The party is expected to attain 56 percent of the votes, steaming far ahead of the 10 percent attained by MSZP and the 10 percent by DK.
Jobbik-NI is predicted to secure 9 percent, while LMP is set to obtain 3 percent of the votes.
7:15pm: Hungary's turnout at 41.74 percent
Hungary's turnout has been recorded at 41.74 percent, which is a huge leap compared to the 2014 figure of 27.64 percent.
6:35pm: Large turnout across Europe
Hungary wasn’t the only country with an unexpectedly high voter turnout.
Slovakia saw a 20 percent increase in voters since the last elections in 2014, with SMER/S&D expected to win the highest number of seats, three, with 15.7 percent of votes.
France saw a similar spike: about 10 percent more people had their say than in 2014. An approximate 35.07 of the population voted.

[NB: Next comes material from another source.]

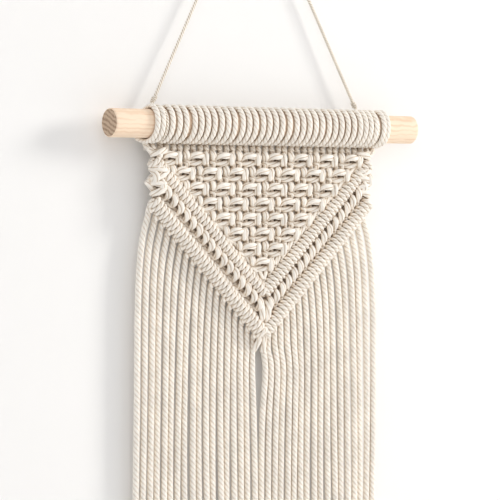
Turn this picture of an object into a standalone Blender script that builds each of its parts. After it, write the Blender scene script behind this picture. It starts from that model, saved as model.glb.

Germany is expected to show good results as well: according to the latest statistics taken earlier today, about 29 percent of the population cast their vote, in comparison to the 26 percent measured at the same time in 2014.
6:30pm: Record voter turnout in Hungary
This Sunday’s European Parliamentary elections saw a record-high turnout in Hungary, with about 13 percent more casting a vote than in 2014.
Prime Minister Viktor Orbán argued that the people must decide on the future of the European Union in this campaign. And it seems that they did, with an estimated 30 percent of the population headed to the booths.